===== The records

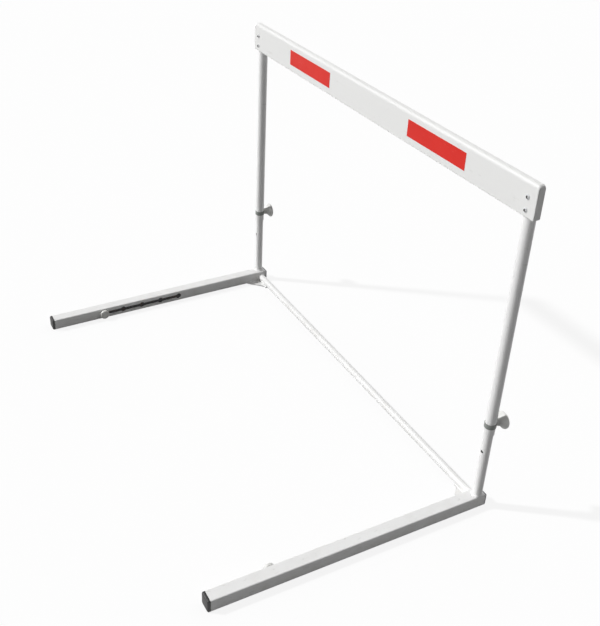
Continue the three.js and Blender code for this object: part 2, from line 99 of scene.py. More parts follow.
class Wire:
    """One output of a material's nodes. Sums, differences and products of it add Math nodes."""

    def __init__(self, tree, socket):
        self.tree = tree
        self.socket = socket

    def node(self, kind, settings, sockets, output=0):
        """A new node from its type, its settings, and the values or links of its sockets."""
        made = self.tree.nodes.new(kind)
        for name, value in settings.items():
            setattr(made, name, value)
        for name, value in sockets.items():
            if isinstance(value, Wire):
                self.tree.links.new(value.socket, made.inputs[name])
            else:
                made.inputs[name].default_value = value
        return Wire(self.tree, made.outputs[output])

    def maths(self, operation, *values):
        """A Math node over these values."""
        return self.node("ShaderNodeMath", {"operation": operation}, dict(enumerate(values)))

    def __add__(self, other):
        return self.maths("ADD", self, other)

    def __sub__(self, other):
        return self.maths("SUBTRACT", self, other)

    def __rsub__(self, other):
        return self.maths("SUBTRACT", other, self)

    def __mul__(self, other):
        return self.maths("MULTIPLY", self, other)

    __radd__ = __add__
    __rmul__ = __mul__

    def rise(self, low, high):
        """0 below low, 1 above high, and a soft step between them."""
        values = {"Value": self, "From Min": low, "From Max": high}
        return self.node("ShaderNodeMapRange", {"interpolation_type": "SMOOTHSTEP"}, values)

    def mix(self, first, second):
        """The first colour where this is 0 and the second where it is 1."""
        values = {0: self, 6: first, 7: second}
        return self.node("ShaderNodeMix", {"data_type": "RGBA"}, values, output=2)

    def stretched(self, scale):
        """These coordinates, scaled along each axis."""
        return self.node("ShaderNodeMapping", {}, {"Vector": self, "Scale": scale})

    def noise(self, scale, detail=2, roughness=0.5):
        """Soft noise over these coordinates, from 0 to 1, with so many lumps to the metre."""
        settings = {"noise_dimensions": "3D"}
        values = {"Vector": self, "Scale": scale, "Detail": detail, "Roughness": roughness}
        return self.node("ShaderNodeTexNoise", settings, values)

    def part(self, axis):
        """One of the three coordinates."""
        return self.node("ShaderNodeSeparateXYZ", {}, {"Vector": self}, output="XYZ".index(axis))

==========
===== The records

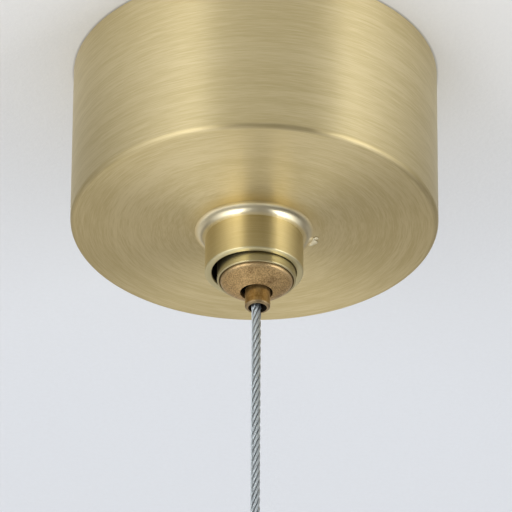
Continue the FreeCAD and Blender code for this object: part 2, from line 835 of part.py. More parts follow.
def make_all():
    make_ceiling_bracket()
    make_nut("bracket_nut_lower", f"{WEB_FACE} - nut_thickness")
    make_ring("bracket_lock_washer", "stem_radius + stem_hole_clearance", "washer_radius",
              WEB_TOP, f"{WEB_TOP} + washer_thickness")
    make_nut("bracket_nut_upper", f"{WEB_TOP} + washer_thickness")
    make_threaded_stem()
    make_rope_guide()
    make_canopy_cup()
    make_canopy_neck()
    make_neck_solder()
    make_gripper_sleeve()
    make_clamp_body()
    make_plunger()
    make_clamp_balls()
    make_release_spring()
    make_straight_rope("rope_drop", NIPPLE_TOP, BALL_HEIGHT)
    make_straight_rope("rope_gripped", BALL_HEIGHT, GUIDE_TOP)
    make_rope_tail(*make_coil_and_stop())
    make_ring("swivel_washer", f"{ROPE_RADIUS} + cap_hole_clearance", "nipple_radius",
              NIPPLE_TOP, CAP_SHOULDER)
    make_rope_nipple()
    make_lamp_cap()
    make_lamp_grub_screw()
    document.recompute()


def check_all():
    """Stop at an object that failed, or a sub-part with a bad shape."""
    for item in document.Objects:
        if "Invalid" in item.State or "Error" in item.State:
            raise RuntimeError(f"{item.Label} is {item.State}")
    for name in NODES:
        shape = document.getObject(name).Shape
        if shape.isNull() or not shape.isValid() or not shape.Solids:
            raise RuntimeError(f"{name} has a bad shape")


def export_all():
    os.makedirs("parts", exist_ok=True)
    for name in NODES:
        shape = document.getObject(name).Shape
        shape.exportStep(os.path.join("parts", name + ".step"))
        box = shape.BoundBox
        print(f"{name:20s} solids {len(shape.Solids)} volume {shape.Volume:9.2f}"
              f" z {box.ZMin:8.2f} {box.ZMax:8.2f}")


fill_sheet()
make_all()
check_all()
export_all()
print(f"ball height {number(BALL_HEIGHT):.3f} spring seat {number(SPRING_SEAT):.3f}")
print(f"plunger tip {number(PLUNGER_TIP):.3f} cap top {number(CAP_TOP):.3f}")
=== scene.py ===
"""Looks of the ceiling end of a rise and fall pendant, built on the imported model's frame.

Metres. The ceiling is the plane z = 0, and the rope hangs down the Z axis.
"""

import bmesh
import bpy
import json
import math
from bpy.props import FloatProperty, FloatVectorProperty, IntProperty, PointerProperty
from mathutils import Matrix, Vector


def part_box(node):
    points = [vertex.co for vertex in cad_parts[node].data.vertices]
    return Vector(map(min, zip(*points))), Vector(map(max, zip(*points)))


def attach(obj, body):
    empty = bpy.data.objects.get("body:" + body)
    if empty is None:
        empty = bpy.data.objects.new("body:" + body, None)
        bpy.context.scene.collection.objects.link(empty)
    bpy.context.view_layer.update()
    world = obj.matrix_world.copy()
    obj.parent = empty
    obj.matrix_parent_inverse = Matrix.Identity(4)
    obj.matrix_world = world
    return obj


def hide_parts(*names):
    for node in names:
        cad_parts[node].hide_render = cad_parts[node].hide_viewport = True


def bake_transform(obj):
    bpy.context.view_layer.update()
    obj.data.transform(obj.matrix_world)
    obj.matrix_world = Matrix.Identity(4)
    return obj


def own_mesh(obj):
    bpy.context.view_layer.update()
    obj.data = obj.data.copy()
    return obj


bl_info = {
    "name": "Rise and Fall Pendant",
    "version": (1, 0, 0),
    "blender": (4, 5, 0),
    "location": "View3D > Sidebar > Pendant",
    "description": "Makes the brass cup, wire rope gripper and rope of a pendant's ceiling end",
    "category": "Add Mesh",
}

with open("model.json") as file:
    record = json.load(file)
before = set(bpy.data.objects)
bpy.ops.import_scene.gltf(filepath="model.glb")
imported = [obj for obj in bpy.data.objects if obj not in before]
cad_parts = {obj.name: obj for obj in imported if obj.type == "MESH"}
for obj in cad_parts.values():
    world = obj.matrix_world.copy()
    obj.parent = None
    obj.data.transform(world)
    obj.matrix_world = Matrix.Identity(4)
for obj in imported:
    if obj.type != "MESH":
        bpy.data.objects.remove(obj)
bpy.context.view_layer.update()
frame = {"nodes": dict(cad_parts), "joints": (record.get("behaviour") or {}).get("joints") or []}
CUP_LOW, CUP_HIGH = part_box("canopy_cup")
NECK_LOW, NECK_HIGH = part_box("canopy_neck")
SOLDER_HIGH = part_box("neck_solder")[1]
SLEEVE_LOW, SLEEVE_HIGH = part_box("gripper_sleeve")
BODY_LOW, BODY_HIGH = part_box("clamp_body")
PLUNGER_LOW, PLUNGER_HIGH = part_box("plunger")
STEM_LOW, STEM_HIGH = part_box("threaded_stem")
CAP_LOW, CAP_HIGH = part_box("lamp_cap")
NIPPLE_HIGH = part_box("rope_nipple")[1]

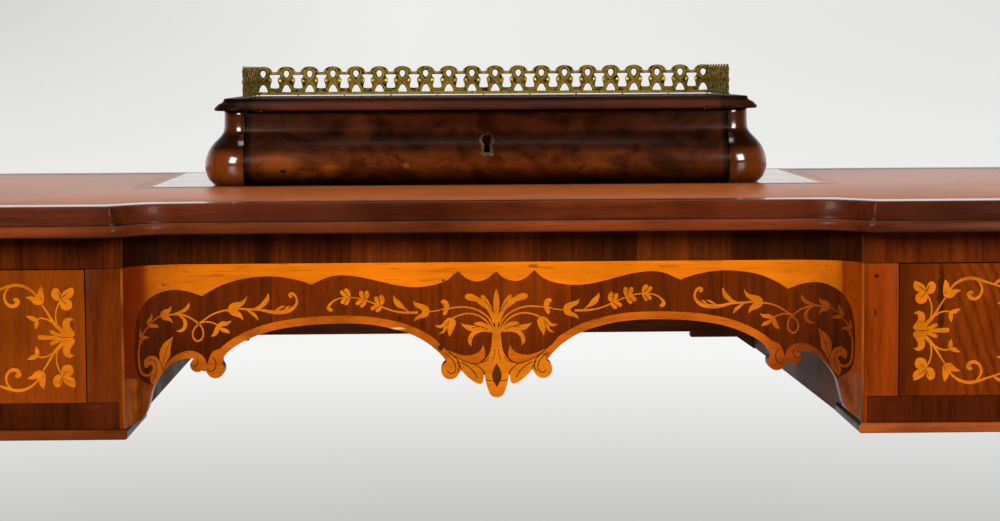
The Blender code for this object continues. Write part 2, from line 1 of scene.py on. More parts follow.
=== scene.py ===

==========
===== The records

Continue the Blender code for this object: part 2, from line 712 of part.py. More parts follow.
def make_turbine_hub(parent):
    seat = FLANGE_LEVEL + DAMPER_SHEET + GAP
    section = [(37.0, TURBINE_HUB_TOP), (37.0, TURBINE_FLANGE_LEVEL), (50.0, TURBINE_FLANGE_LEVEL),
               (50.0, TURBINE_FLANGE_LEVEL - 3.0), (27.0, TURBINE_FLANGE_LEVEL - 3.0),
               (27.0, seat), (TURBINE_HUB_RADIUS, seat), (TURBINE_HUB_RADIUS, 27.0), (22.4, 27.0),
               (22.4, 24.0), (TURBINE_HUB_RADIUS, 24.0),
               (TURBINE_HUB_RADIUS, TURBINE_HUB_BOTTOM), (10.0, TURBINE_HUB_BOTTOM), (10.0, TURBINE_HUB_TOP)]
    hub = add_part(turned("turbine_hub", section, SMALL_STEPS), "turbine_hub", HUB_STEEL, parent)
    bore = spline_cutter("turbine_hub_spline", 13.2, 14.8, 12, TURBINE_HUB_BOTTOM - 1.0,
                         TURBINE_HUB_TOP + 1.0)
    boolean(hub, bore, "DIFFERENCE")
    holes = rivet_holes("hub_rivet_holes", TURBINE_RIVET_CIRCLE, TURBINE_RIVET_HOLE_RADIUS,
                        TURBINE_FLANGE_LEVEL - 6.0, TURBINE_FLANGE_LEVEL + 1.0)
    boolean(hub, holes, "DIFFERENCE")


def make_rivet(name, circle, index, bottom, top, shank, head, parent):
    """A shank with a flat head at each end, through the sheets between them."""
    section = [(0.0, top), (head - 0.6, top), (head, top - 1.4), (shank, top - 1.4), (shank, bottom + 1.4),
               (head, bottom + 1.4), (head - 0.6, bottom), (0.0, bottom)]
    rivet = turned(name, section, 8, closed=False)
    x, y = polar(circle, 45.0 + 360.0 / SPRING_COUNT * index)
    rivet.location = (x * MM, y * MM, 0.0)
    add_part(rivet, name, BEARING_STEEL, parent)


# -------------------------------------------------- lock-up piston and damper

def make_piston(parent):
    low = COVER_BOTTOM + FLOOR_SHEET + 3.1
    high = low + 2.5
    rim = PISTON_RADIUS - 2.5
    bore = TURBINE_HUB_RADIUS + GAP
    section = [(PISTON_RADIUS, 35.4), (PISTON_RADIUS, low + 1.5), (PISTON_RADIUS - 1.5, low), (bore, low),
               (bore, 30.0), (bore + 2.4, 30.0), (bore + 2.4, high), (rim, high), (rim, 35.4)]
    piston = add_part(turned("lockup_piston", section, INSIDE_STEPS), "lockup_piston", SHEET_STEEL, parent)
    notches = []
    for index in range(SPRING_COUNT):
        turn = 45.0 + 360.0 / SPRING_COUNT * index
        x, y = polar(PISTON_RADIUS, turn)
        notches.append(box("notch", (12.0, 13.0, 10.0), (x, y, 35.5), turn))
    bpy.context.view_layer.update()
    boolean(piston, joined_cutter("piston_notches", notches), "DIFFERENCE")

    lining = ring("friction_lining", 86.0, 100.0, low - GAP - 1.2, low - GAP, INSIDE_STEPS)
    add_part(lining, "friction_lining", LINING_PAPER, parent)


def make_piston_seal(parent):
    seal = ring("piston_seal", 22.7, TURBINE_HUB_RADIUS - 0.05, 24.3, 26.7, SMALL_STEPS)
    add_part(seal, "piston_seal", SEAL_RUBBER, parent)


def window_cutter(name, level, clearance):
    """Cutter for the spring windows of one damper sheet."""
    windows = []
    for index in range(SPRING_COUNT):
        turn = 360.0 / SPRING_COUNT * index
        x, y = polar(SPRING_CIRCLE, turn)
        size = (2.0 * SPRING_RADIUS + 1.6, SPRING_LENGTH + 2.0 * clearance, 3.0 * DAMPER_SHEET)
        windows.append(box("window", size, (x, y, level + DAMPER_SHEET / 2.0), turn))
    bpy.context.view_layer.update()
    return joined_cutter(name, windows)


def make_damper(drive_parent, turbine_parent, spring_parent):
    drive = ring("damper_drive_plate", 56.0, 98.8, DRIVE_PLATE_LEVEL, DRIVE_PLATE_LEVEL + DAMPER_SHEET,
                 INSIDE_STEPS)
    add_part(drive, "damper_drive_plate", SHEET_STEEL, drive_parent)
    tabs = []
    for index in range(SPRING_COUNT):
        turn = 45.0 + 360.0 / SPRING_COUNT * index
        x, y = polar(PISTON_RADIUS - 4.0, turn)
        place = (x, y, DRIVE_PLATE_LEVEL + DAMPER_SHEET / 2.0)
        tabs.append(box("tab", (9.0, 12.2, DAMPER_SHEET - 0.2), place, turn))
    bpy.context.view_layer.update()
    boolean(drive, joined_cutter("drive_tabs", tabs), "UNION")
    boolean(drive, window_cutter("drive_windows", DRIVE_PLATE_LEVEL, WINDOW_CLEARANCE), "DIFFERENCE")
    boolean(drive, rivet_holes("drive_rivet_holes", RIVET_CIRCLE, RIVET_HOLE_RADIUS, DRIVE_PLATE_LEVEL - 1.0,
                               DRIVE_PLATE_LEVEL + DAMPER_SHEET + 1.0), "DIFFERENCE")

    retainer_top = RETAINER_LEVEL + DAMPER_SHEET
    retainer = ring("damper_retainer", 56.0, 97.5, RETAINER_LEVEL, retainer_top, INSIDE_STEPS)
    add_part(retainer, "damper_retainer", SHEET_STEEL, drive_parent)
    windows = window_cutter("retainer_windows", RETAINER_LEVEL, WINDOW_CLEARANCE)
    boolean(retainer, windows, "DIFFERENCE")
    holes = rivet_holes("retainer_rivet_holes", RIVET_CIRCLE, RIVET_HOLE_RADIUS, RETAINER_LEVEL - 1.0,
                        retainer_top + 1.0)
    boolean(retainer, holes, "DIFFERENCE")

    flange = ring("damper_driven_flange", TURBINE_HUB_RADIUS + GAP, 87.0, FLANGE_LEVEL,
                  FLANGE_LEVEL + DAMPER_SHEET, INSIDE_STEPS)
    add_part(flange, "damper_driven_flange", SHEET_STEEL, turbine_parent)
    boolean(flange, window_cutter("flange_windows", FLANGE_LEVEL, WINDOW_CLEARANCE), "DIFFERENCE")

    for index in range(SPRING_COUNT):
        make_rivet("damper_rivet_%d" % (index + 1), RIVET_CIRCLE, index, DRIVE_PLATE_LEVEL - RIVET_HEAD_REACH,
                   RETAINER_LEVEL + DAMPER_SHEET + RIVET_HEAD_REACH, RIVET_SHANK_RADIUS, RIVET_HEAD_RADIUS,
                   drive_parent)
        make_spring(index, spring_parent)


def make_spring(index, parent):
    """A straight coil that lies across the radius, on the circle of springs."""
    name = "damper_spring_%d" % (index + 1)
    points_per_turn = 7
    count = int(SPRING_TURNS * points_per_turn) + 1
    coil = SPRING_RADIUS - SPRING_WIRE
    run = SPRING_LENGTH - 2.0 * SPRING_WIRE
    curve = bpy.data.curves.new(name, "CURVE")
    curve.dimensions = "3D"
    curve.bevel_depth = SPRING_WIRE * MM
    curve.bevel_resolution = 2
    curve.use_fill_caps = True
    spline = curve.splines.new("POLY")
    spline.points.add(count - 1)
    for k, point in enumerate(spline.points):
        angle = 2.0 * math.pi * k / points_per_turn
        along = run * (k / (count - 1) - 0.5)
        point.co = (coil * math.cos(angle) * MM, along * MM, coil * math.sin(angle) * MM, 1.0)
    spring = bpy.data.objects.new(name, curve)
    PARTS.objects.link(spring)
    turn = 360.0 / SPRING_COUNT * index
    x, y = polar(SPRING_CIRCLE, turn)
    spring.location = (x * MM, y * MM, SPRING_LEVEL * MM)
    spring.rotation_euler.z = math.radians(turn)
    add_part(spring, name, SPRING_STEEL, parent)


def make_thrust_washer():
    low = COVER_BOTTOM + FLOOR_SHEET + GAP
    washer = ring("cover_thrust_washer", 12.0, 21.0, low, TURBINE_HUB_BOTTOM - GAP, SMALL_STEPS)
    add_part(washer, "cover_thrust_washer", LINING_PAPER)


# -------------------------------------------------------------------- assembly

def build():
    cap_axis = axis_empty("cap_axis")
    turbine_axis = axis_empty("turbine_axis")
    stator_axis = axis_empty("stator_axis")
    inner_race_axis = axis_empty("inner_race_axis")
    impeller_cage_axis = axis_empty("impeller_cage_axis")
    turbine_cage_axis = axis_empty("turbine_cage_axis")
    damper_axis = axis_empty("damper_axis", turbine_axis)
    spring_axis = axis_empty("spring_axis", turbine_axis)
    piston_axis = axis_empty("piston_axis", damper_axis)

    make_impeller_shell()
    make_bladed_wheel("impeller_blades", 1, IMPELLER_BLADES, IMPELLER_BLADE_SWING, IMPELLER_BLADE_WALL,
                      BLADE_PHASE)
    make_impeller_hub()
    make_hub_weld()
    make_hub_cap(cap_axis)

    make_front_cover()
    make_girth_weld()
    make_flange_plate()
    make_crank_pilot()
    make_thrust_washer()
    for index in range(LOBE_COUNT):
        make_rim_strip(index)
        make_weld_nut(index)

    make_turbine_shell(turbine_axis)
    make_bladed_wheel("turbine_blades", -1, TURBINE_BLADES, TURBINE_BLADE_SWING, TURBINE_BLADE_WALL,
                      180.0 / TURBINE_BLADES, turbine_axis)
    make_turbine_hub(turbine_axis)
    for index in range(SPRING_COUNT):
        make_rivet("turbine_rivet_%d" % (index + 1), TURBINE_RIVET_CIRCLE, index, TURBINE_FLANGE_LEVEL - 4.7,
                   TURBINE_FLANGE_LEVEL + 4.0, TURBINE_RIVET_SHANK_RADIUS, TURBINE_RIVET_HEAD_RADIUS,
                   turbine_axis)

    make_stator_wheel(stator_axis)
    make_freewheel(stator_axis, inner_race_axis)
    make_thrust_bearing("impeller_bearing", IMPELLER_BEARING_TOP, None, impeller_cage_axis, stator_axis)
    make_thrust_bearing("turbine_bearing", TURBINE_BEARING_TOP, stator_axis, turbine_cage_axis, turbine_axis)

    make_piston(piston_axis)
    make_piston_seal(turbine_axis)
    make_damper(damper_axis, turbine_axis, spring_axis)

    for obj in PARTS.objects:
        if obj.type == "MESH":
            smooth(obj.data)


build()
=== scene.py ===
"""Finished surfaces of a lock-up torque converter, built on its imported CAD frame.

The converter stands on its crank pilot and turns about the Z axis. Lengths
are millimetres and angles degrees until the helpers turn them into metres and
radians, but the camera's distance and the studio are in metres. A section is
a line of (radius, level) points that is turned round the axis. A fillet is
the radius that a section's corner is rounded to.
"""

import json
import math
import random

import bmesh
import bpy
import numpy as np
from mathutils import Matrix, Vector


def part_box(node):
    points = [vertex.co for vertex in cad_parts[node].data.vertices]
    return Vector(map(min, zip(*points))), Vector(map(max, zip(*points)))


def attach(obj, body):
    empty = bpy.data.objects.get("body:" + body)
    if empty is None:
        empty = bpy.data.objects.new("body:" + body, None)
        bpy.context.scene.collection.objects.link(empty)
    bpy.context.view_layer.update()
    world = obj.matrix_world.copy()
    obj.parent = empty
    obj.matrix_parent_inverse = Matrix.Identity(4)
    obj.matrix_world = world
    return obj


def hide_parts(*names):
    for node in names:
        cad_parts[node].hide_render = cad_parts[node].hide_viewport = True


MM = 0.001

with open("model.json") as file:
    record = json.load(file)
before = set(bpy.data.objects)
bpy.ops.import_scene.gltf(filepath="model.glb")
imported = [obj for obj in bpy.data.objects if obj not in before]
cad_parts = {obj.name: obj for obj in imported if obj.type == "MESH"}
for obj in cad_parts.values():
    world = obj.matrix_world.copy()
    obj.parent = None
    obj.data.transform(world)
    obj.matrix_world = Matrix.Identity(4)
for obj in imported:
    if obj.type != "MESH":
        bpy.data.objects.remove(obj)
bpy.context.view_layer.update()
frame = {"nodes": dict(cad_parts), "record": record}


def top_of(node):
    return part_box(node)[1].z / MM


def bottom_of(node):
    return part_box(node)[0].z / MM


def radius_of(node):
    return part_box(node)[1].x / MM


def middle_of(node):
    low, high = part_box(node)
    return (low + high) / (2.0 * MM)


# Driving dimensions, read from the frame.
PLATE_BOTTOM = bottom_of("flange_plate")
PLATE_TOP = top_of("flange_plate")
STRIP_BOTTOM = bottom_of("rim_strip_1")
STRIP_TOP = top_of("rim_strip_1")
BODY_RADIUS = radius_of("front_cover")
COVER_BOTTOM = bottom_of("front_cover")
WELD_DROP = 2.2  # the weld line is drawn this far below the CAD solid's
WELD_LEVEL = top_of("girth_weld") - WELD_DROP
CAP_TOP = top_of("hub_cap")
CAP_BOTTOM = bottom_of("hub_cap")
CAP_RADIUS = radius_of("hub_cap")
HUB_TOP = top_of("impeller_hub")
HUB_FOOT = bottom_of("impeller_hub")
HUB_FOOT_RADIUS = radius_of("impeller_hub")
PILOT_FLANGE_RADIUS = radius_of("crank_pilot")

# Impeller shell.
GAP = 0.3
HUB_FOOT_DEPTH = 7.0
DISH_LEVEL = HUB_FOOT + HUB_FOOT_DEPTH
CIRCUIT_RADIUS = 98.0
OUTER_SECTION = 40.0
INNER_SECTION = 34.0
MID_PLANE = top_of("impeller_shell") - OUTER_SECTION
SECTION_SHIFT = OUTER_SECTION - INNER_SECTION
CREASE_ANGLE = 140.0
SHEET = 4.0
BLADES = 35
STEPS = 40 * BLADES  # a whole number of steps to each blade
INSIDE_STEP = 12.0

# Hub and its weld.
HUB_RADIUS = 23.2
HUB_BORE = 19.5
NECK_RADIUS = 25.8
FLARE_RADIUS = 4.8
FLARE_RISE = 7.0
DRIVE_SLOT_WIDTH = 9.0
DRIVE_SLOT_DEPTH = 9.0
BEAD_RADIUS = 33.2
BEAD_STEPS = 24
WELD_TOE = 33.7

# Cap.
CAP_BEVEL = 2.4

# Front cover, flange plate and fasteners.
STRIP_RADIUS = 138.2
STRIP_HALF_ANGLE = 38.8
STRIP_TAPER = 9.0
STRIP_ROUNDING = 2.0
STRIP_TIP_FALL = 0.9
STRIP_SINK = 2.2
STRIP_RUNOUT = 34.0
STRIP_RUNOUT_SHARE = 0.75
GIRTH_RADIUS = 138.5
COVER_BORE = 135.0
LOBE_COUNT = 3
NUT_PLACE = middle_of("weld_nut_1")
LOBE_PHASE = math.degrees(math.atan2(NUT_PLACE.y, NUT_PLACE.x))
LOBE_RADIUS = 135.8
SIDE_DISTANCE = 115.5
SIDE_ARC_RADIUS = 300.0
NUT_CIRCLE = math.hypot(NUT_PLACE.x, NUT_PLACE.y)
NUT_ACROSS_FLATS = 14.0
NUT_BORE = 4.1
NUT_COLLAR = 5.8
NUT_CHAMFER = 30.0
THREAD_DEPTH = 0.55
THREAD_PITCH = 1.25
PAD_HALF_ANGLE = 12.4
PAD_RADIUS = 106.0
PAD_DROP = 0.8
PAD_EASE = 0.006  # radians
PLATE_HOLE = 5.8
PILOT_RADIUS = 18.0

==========

#### Aim
In the listing above, locate the line with "make_piston(piston_axis)" and the line with "imported CAD frame.", then extract exactly those lines and every line between them, and nothing more.

#### Expected answer
    make_piston(piston_axis)
    make_piston_seal(turbine_axis)
    make_damper(damper_axis, turbine_axis, spring_axis)

    for obj in PARTS.objects:
        if obj.type == "MESH":
            smooth(obj.data)


build()
=== scene.py ===
"""Finished surfaces of a lock-up torque converter, built on its imported CAD frame.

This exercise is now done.